EXERCISE DATA »
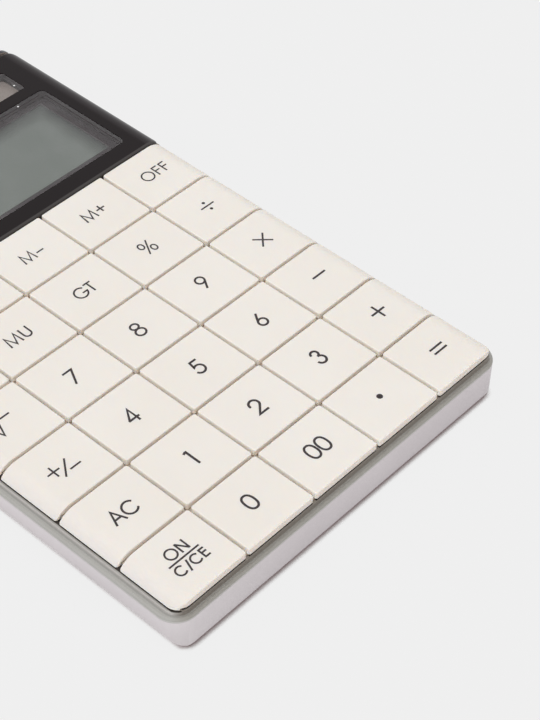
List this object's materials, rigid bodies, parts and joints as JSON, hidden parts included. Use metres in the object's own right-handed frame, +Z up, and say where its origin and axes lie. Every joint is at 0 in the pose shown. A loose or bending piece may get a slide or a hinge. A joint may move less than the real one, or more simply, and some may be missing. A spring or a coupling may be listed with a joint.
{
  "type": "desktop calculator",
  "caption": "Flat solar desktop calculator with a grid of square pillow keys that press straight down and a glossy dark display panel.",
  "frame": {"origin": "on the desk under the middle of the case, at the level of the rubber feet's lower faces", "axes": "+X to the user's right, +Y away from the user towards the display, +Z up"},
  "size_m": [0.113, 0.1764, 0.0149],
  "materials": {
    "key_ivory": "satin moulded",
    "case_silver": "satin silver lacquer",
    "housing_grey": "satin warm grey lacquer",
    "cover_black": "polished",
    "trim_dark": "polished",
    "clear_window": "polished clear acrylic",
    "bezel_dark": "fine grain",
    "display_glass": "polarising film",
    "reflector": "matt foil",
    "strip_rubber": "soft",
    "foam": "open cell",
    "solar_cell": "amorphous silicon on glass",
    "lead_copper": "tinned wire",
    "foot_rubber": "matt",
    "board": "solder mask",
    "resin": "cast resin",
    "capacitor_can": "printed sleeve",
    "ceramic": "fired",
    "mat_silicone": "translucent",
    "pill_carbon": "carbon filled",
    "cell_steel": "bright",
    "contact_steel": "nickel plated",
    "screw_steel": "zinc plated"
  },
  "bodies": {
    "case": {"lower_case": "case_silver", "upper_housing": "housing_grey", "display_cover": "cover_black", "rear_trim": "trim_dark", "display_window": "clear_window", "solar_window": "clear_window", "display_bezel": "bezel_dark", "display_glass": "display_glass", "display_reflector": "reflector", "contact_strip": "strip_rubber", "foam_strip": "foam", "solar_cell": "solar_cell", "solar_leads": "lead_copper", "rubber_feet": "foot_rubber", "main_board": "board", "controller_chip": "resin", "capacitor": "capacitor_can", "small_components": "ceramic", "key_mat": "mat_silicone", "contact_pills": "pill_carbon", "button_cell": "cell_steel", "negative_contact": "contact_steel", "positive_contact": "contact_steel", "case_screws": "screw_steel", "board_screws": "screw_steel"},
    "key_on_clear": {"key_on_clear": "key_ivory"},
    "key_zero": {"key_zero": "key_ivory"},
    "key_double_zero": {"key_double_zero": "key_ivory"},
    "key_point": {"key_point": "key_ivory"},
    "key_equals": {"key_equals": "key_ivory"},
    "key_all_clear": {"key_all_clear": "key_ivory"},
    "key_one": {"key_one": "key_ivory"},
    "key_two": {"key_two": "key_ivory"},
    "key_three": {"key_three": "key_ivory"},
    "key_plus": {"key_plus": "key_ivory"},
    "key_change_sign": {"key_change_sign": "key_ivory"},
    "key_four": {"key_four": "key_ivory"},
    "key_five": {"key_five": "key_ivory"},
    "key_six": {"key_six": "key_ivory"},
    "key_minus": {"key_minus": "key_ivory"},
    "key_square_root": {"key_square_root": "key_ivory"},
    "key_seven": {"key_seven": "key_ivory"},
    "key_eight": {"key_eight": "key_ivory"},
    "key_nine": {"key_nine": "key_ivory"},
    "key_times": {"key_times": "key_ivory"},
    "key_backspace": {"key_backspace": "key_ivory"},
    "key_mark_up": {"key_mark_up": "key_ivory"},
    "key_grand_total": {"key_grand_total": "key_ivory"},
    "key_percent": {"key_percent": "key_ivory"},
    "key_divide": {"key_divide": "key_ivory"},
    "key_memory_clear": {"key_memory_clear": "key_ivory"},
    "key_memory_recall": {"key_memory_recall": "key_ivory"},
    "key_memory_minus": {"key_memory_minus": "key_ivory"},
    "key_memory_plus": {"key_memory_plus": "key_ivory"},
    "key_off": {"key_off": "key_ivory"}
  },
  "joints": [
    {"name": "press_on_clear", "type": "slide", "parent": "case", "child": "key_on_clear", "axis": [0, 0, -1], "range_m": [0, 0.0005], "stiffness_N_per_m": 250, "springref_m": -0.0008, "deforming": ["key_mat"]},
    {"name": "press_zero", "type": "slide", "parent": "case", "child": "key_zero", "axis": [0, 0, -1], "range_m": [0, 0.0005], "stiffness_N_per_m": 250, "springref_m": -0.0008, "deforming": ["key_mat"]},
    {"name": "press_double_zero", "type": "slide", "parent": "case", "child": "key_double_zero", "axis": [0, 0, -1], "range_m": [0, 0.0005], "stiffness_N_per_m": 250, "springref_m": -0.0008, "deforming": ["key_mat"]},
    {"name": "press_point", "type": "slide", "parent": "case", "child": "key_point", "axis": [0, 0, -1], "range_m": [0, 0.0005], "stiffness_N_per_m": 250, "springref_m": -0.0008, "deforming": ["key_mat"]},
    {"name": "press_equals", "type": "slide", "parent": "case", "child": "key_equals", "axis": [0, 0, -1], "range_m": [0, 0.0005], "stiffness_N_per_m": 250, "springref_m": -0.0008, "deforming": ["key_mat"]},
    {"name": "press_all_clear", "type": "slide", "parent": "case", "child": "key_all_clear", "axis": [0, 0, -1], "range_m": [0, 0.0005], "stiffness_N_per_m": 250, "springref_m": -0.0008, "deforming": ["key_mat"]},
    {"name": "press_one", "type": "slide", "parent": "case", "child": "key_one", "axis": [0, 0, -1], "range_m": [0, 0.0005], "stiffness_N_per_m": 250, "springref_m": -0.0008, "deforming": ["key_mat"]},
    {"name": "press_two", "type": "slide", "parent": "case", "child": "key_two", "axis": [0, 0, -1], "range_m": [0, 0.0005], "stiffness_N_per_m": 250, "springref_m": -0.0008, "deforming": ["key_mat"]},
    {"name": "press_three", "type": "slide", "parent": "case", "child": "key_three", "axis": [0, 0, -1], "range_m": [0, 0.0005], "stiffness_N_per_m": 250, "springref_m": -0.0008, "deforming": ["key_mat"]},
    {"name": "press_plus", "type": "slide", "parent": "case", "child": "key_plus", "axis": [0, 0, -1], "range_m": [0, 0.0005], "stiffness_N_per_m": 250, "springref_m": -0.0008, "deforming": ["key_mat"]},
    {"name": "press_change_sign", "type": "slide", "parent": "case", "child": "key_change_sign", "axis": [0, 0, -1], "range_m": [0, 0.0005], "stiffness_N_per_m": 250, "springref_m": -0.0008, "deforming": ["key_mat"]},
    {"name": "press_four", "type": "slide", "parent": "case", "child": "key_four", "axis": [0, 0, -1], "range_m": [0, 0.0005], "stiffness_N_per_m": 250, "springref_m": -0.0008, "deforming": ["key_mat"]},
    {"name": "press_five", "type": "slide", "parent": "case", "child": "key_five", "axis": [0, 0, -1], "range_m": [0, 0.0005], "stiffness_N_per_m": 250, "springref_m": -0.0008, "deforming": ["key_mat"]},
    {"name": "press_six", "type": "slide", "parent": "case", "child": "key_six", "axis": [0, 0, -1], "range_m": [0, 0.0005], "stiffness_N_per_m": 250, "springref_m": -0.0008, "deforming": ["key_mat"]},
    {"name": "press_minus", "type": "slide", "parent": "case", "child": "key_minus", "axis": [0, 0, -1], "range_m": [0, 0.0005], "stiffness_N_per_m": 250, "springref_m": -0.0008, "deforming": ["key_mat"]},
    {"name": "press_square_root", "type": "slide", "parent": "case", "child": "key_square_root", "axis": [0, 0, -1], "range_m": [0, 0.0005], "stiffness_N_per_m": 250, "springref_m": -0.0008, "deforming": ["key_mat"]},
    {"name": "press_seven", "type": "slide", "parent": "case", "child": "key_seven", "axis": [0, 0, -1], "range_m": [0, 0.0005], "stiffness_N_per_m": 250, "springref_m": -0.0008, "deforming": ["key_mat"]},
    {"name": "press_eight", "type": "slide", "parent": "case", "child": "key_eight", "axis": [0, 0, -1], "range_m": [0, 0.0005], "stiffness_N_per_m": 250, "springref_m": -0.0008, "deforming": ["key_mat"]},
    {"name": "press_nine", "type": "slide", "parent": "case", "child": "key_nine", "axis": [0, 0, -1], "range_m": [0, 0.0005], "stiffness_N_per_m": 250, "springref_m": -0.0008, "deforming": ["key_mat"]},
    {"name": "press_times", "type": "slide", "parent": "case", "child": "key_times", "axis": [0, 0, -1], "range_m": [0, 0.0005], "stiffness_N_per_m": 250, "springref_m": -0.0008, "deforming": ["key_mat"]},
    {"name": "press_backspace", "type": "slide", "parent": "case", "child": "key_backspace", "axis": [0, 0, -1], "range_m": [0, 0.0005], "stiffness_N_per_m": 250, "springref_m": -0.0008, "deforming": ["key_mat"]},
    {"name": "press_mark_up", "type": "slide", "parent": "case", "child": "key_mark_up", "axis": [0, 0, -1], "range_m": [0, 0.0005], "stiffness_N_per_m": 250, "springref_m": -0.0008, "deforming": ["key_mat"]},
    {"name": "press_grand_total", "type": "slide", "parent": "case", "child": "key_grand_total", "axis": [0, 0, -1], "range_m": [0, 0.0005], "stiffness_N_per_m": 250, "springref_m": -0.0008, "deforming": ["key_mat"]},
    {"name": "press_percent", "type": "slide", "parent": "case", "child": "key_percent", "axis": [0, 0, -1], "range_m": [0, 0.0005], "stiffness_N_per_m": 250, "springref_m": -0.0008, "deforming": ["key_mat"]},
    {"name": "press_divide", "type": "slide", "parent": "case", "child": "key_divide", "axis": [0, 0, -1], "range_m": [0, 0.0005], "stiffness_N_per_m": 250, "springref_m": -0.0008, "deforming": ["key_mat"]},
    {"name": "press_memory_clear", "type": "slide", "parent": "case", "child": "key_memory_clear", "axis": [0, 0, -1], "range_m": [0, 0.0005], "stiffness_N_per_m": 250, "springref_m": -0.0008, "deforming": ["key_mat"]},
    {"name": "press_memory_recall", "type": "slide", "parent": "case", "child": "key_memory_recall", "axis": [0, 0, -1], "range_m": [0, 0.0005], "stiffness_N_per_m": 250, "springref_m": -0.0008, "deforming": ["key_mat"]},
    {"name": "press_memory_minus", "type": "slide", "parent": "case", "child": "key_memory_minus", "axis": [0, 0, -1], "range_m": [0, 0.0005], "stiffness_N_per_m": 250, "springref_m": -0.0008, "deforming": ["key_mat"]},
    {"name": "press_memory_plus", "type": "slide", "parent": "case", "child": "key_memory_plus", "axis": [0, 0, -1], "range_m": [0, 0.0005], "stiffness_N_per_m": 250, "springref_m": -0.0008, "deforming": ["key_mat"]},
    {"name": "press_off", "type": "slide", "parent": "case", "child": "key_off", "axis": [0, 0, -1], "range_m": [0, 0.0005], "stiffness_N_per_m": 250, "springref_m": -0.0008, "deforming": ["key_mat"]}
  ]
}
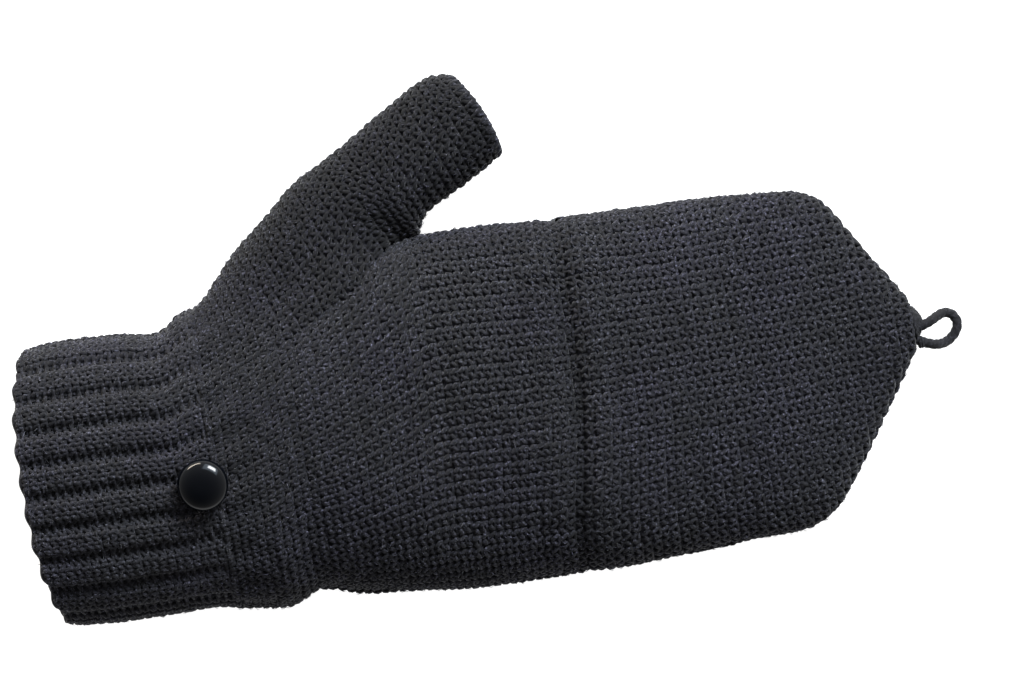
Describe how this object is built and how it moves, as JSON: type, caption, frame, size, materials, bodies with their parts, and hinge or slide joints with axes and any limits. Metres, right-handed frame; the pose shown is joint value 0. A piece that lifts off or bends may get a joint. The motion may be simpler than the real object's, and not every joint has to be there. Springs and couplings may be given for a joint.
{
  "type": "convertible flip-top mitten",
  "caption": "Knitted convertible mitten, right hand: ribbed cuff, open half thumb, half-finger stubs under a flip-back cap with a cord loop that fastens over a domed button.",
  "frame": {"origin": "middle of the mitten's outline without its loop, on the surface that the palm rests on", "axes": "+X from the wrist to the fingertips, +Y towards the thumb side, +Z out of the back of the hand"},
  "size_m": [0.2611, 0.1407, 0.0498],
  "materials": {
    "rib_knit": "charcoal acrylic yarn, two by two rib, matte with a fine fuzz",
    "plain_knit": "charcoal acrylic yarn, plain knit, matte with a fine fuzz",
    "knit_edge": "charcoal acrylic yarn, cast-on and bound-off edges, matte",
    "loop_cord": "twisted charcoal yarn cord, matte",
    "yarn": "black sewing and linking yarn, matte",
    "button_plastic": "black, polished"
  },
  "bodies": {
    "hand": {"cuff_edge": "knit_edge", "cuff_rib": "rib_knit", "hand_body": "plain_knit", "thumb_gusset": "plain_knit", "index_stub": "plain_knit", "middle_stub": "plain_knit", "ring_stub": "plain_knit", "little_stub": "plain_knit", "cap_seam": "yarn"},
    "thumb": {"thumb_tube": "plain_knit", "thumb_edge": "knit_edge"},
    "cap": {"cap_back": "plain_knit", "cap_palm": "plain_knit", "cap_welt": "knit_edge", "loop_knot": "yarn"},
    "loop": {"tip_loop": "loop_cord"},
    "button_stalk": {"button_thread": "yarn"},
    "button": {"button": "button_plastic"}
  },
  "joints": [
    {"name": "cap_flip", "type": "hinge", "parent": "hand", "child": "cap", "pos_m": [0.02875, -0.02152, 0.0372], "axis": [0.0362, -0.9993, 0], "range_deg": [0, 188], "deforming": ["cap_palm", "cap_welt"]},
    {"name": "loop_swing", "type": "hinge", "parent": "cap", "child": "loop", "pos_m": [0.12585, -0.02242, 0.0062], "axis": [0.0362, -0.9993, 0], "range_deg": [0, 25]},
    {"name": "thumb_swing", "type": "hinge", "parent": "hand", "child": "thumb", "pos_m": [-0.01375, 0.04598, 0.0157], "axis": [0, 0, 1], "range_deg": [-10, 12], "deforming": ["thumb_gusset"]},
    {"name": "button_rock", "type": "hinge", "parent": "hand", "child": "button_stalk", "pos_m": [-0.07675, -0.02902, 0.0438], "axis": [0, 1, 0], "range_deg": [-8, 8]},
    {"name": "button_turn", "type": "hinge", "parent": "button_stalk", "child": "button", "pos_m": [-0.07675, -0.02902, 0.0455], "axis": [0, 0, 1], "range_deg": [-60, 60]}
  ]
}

THE PROBLEM » Determine the count of lines in the data above with the string "parts" in them, and give that count alone.

WRITTEN REPLY » 2